É possível delimitar dois temas de interesse aos leitores desta coletânea de ensaios sobre Machado de Assis. O primeiro diz respeito ao autor do trabalho. Astrojildo Pereira decerto não é um nome desconhecido mas é provavelmente muito pouco lido, mesmo pelos comunistas brasileiros. Afinal, a sua produção intelectual não encontra reedição no país há décadas. O segundo interesse diz respeito ao objeto de estudo, Machado de Assis, o maior escritor brasileiro.
Outrossim, Astrojildo é um nome importante na história do movimento comunista brasileiro.

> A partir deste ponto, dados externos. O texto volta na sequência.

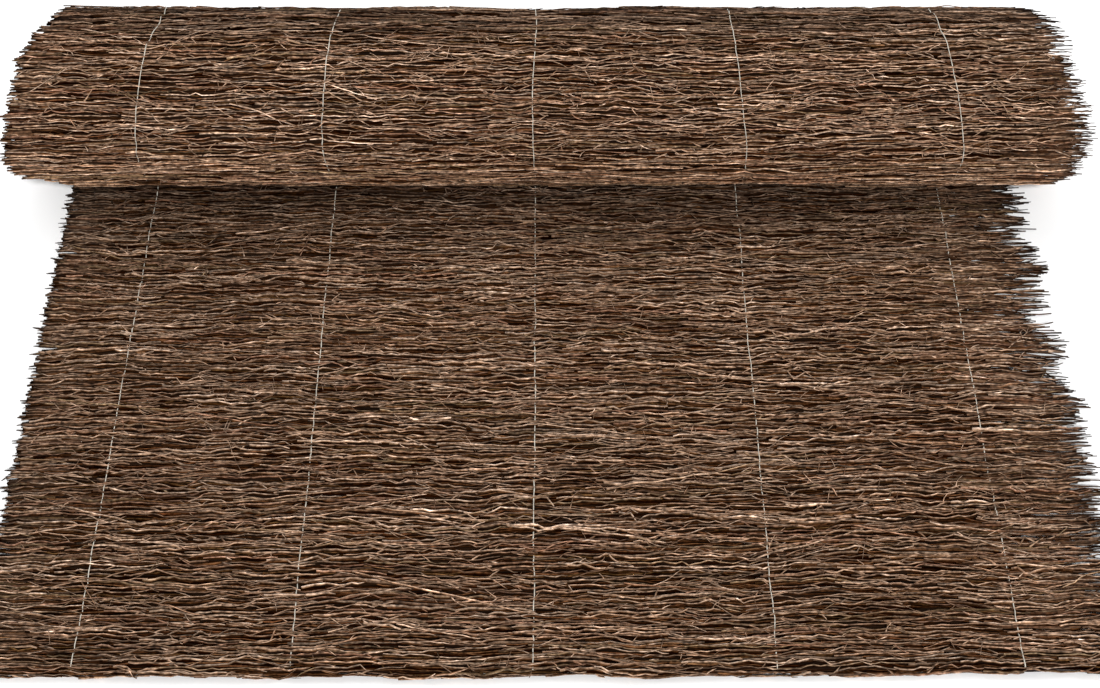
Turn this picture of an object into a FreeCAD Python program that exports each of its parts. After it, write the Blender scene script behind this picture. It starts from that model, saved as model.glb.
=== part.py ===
import FreeCAD, Part
import math
import os

os.makedirs("parts", exist_ok=True)

V = FreeCAD.Vector

# ---------------------------------------------------------------- dimensions
# A mat of heather twigs bound with five wires, most of it rolled up and the
# rest laid out flat.  Millimetres.  +X runs along the twigs and the roll's
# axis, +Y from the laid-out end towards the roll, +Z up from the ground.
MAT_T = 11.0            # thickness of the mat, and the pitch of its turns
ROLL_W = 1066.0         # length of the roll along X, twig tips included
SHEET_X0 = -488.5       # cut butts of the laid-out stretch
SHEET_X1 = 511.5        # twig tips of the laid-out stretch
SHEET_L = 673.2         # laid-out length, from its end to where it turns up
R_OUT = 96.0            # radius of the outer turn where it leaves the ground
BORE_R = 18.0           # open middle of the roll
NIP_GAP = 2.0           # height at which the closing gap at the nip is filled
TURN_GAP_W = 1.6        # gap between turns on the roll's ends
TURN_GAP_DEPTH = 12.0   # how far that gap is cut into each end
BORE_WALL = 11.0        # wall left between the bore and the innermost gap
WIRE_D = 1.2            # binding wire
WIRE_X = (-401.7, -215.1, -6.0, 203.2, 414.8)
SLOT_W = 1.4            # the wire's slot in the mat's face
SLOT_DEPTH = 1.3
WIRE_DEPTH = 0.65       # depth of the wire's centre below the mat's face
WIRE_NIP = 24.0         # how far from the nip the visible wire starts

# ---------------------------------------------------------------- the section
STEP = MAT_T / 4.0                       # loss of radius each quarter turn
SPAN_Y = SHEET_L + R_OUT                 # overall extent along Y
Y_END = -SPAN_Y / 2.0                    # laid-out end
Y0 = Y_END + SHEET_L                     # where the outer turn leaves the ground
BORE_Y = Y0 + STEP / 2.0
BORE_Z = R_OUT + STEP / 2.0


def centre(i):
    """Centre of quarter arc i (0 = ground to back) of the four-centre spiral."""
    return ((Y0, R_OUT), (Y0 + STEP, R_OUT),
            (Y0 + STEP, R_OUT + STEP), (Y0, R_OUT + STEP))[i % 4]


def radius(i):
    return R_OUT - STEP * i


def at(i, frac, off=0.0, x=0.0):
    """Point on quarter arc i, frac of the way round, off outward."""
    cy, cz = centre(i)
    a = math.radians(-90.0 + 90.0 * (i % 4) + 90.0 * frac)
    r = radius(i) + off
    return V(x, cy + r * math.cos(a), cz + r * math.sin(a))


def quarter(i, off=0.0, x=0.0, f0=0.0, f1=1.0):
    return Part.Arc(at(i, f0, off, x), at(i, (f0 + f1) / 2.0, off, x),
                    at(i, f1, off, x)).toShape()


def seg(a, b):
    return Part.LineSegment(a, b).toShape()


def nip_fraction(dist, off=0.0):
    """Fraction of the fourth quarter arc at which it is dist short of Y0."""
    return math.degrees(math.acos(dist / (radius(3) + off))) / 90.0


def outline(off, x, dist):
    """Edges of the mat's outer face, moved out by off: from dist short of the
    nip along the sheet's top, round its end, back underneath, and round the
    outer turn to dist short of the nip again."""
    r_end = MAT_T / 2.0
    yc = Y_END + r_end
    top_a = V(x, Y0 - dist, MAT_T + off)
    top_b = V(x, yc, MAT_T + off)
    low_a = V(x, yc, -off)
    low_b = V(x, Y0, -off)
    end_mid = V(x, Y_END - off, r_end)
    edges = [seg(top_a, top_b),
             Part.Arc(top_b, end_mid, low_a).toShape(),
             seg(low_a, low_b)]
    edges += [quarter(i, off, x) for i in range(3)]
    edges.append(quarter(3, off, x, 0.0, nip_fraction(dist, off)))
    return edges


def first(edges):
    return edges[0].Vertexes[0].Point


def last_point(dist, off, x):
    return at(3, nip_fraction(dist, off), off, x)


# ---------------------------------------------------------------- rolled part
nip_dist = math.sqrt(2.0 * radius(3) * NIP_GAP - NIP_GAP ** 2)
xl = -ROLL_W / 2.0
f_nip = nip_fraction(nip_dist)
p_nip = at(3, f_nip, 0.0, xl)
foot = V(xl, Y0 - nip_dist, 0.0)
roll_edges = [quarter(i, 0.0, xl) for i in range(3)]
roll_edges.append(quarter(3, 0.0, xl, 0.0, f_nip))
roll_edges.append(seg(p_nip, foot))
roll_edges.append(seg(foot, V(xl, Y0, 0.0)))
roll = Part.Face(Part.Wire(roll_edges)).extrude(V(ROLL_W, 0, 0))

# ---------------------------------------------------------------- laid-out part
r_end = MAT_T / 2.0
ya, yb = Y_END + r_end, Y0 - nip_dist + 6.0
sx = SHEET_X0
sheet_edges = [seg(V(sx, yb, MAT_T), V(sx, ya, MAT_T)),
               Part.Arc(V(sx, ya, MAT_T), V(sx, Y_END, r_end), V(sx, ya, 0)).toShape(),
               seg(V(sx, ya, 0), V(sx, yb, 0)),
               seg(V(sx, yb, 0), V(sx, yb, MAT_T))]
sheet = Part.Face(Part.Wire(sheet_edges)).extrude(V(SHEET_X1 - SHEET_X0, 0, 0))

mat = roll.fuse(sheet)

# ---------------------------------------------------------------- bore
bore = Part.makeCylinder(BORE_R, ROLL_W + 20.0, V(xl - 10.0, BORE_Y, BORE_Z), V(1, 0, 0))
mat = mat.cut(bore)

# ---------------------------------------------------------------- turns on the ends
half = TURN_GAP_W / 2.0
n_last = 4
while radius(n_last + 1) - half > BORE_R + BORE_WALL:
    n_last += 1


def gap_face(x):
    lead = V(x, Y0 - nip_dist - 1.0, 0.0)
    outer = [seg(V(x, lead.y, MAT_T - half), V(x, Y0, MAT_T - half))]
    outer += [quarter(i, half, x) for i in range(4, n_last + 1)]
    inner = [quarter(i, -half, x) for i in range(4, n_last + 1)]
    inner_lead = seg(V(x, lead.y, MAT_T + half), V(x, Y0, MAT_T + half))
    edges = outer + [seg(at(n_last, 1.0, half, x), at(n_last, 1.0, -half, x))]
    edges += list(reversed(inner)) + [inner_lead,
             seg(V(x, lead.y, MAT_T + half), V(x, lead.y, MAT_T - half))]
    return Part.Face(Part.Wire(Part.__sortEdges__(edges)))


for x_start in (-ROLL_W / 2.0 - 1.0, ROLL_W / 2.0 - TURN_GAP_DEPTH):
    mat = mat.cut(gap_face(x_start).extrude(V(TURN_GAP_DEPTH + 1.0, 0, 0)))

# ---------------------------------------------------------------- wire slots
for wx in WIRE_X:
    x = wx - SLOT_W / 2.0
    out = outline(1.0, x, WIRE_NIP)
    inn = outline(-SLOT_DEPTH, x, WIRE_NIP)
    band_edges = out + inn
    band_edges.append(seg(V(x, Y0 - WIRE_NIP, MAT_T + 1.0),
                          V(x, Y0 - WIRE_NIP, MAT_T - SLOT_DEPTH)))
    band_edges.append(seg(last_point(WIRE_NIP, 1.0, x),
                          last_point(WIRE_NIP, -SLOT_DEPTH, x)))
    band = Part.Face(Part.Wire(Part.__sortEdges__(band_edges)))
    mat = mat.cut(band.extrude(V(SLOT_W, 0, 0)))

mat = mat.removeSplitter()
if mat.ShapeType == "Compound" and len(mat.Solids) == 1:
    mat = mat.Solids[0]

# ---------------------------------------------------------------- wires
wires = []
for wx in WIRE_X:
    path_edges = outline(-WIRE_DEPTH, wx, WIRE_NIP + 1.0)
    path = Part.Wire(path_edges)
    start = V(wx, Y0 - WIRE_NIP - 1.0, MAT_T - WIRE_DEPTH)
    section = Part.Wire(Part.makeCircle(WIRE_D / 2.0, start, V(0, 1, 0)))
    tube = path.makePipeShell([section], True, False)
    if tube.ShapeType != "Solid":
        tube = tube.Solids[0]
    length = sum(e.Length for e in path_edges)
    wires.append(tube)
    print("wire at x", wx, "volume", round(tube.Volume, 1), "section x length",
          round(math.pi * (WIRE_D / 2.0) ** 2 * length, 1), "length", round(length, 1),
          tube.isValid())

# ---------------------------------------------------------------- files
nodes = {"heather_mat": mat}
for n, tube in enumerate(wires, 1):
    nodes["binding_wire_%d" % n] = tube

for name, shape in nodes.items():
    shape.exportStep(os.path.join("parts", name + ".step"))
    b = shape.BoundBox
    print(name, shape.ShapeType, "solids", len(shape.Solids), "valid", shape.isValid(),
          "closed", all(s.isClosed() for s in shape.Shells), "volume", round(shape.Volume, 1),
          "box", [round(v, 3) for v in (b.XMin, b.XMax, b.YMin, b.YMax, b.ZMin, b.ZMax)])

rolled = math.pi * ((R_OUT - 1.5 * STEP) ** 2 - BORE_R ** 2) / MAT_T
print("bore centre", BORE_Y, BORE_Z, "last groove arc", n_last, "radius", radius(n_last))
print("mat length: laid out", SHEET_L, "rolled", round(rolled, 1), "in all", round(SHEET_L + rolled, 1))
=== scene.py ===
"""Looks for a roll of heather screening: a mat of thin heather twigs bound by five wires, mostly rolled up,
with a stretch laid out flat in front.  Lengths in the tables below are millimetres; Blender objects are metres."""
import math

import bpy
import numpy as np
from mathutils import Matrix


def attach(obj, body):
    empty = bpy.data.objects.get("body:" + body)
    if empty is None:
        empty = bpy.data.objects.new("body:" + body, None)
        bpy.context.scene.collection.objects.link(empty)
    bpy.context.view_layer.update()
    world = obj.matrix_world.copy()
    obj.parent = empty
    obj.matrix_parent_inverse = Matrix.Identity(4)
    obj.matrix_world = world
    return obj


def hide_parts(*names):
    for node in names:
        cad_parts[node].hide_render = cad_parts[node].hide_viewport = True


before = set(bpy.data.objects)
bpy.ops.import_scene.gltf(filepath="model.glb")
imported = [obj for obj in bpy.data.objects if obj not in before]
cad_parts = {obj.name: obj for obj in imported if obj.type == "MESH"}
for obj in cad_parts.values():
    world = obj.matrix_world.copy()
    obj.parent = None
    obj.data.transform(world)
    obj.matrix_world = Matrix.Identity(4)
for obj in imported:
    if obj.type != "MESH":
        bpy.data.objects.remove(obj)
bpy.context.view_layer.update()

MM = 0.001

# ------------------------------------------------------------------ the mat's section
MAT_T = 11.0
ROLL_HALF = 533.0
SHEET_X0, SHEET_X1 = -488.5, 511.5
SHEET_L = 673.2
R_OUT = 96.0
BORE_R = 18.0
STEP = MAT_T / 4.0
Y_END = -(SHEET_L + R_OUT) / 2.0
Y0 = Y_END + SHEET_L
BORE_C = (Y0 + STEP / 2.0, R_OUT + STEP / 2.0)
WIRE_X = (-401.7, -215.1, -6.0, 203.2, 414.8)
R_END = MAT_T / 2.0

# w runs along the mat's visible face: 0 at the nip, along the sheet's top, round its end (W1 to W2), back underneath
# (to W3), then round the spiral from the ground up the back, over the top and down the front.
W1 = Y0 - (Y_END + R_END)
W2 = W1 + math.pi * R_END
W3 = W2 + W1
N_QUARTERS = 29
QUARTER_R = np.array([R_OUT - STEP * i for i in range(N_QUARTERS)])
QUARTER_W = W3 + np.concatenate([[0.0], np.cumsum(QUARTER_R * math.pi / 2.0)])
CENTRES = np.array([(Y0, R_OUT), (Y0 + STEP, R_OUT), (Y0 + STEP, R_OUT + STEP), (Y0, R_OUT + STEP)])
W4 = float(QUARTER_W[4])
W_TOP = 1590.0                     # top of the roll as the photograph's view sees it


# ------------------------------------------------------------------ noise
LATTICES = {}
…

Foi nada menos que fundador e primeiro secretário-geral do PCB, a partir de 1922. Militou na direção do partido comunista até início dos anos 1930 quando foi afastado em meio a ascensão de um novo grupo dirigente – tratar-se-ia de uma fração particularmente sectária e que conduziria o partido para a fracassada tentativa de levante comunista de 1935. Astrogildo não estava mais na direção do PCB na dita “Intentona Comunista”, que serviu de pretexto, junto com o suposto “Plano Cohen”, para Getúlio Vargas caçar os comunistas bem como colocar o partido na ilegalidade. Um fato interessante é o de que Astrojildo foi homem de origem popular e autodidata. Sequer terminou o ginásio. Após o seu afastamento do PCB, exilou-se no interior de São Paulo onde passou a viver da venda de...frutas. E foi neste momento de “exílio” que pôde aprofundar os seus estudos, bem como redigir já alguns dos ensaios que compõe este seu estudo singular sobre Machado de Assis.
Politicamente, pode-se dizer que Machado de Assis foi um liberal. Alguns viram “conservadorismo” diante de menções críticas do autor fluminense à república. Astrojildo nos oferece um ponto de vista diferente. Servindo-se sempre de diversas fontes, somos levados a saber que Machado temia antes o federalismo do que a república. O velho do Cosme Velho preocupava-se com a manutenção da unidade nacional, o que aliás vinha ao encontro mesmo de seu papel na história da literatura brasileira. Isto porque Machado de Assis é um dos precursores de uma literatura verdadeiramente nacional, tendo como ponto de vista privilegiado às análises psicológicas profundas ( que podem ser tidas como “universais”) com descrições de ambiente e mesmo formas de expressão típicos do Brasil do séc. XIX.
Existe uma ambivalência na vida e na obra de Machado de Assis que parece ser o aspecto mais interessante enunciado por Astrojildo Pereira. O escritor era ele próprio parte das antinomias que tanto o interessavam – e que se reportam até no título da já citada obra Essaú e Jacó. Machado foi filho de pintor e de lavadeira. Junto com Luís Gama (advogado abolicionista) e Lima Barreto (escritor e jornalista), era mulato que desafiava abertamente as teses racistas de um contemporâneo, Oliveira Vianna. Mesmo mulato e vivendo numa sociedade escravocrata, angariou reconhecimento público ainda em vida, sendo um dos fundadores da Academia Brasileira de Letras. A sua crítica dirigia-se à incipiente sociedade burguesa, que continha dentro de si contradições estruturantes como a escravidão e o domínio político dos grandes proprietários rurais.

“Ele (Machado de Assis) era um dialético inato, sua maneira de pensar era dialética, e seu pensamento aparece impregnado de elementos dialéticos. Isto me parece incontestável. Creio também que a essência materialista do seu pensamento não oferece margem a dúvidas sérias. Todavia, seria em todo incorreto e insensato supor ou concluir que Machado de Assis foi um “materialista dialético”. Nem podia ser, num país como o nosso, na época e nas condições em que viveu. Mas dentro de tais limitações objetivas, é evidente que seu pensamento avançou tanto quanto era possível. E nisto reside, a meu ver, um dos mais luminosos sinais da sua grandeza”.
É verdadeiramente uma pena que este importante ensaio de Astrojildo Pereira não encontra nova publicação, pelo menos nos últimos 30 anos. Trata-se de uma análise marxista do mais importante escritor de ficção do Brasil, escrita pelas penas de alguém que foi capaz de interpretar e tirar conclusões do texto machadiano à frente do seu tempo. Já é tempo de uma redescoberta desta obra, hoje apenas vista em sebos.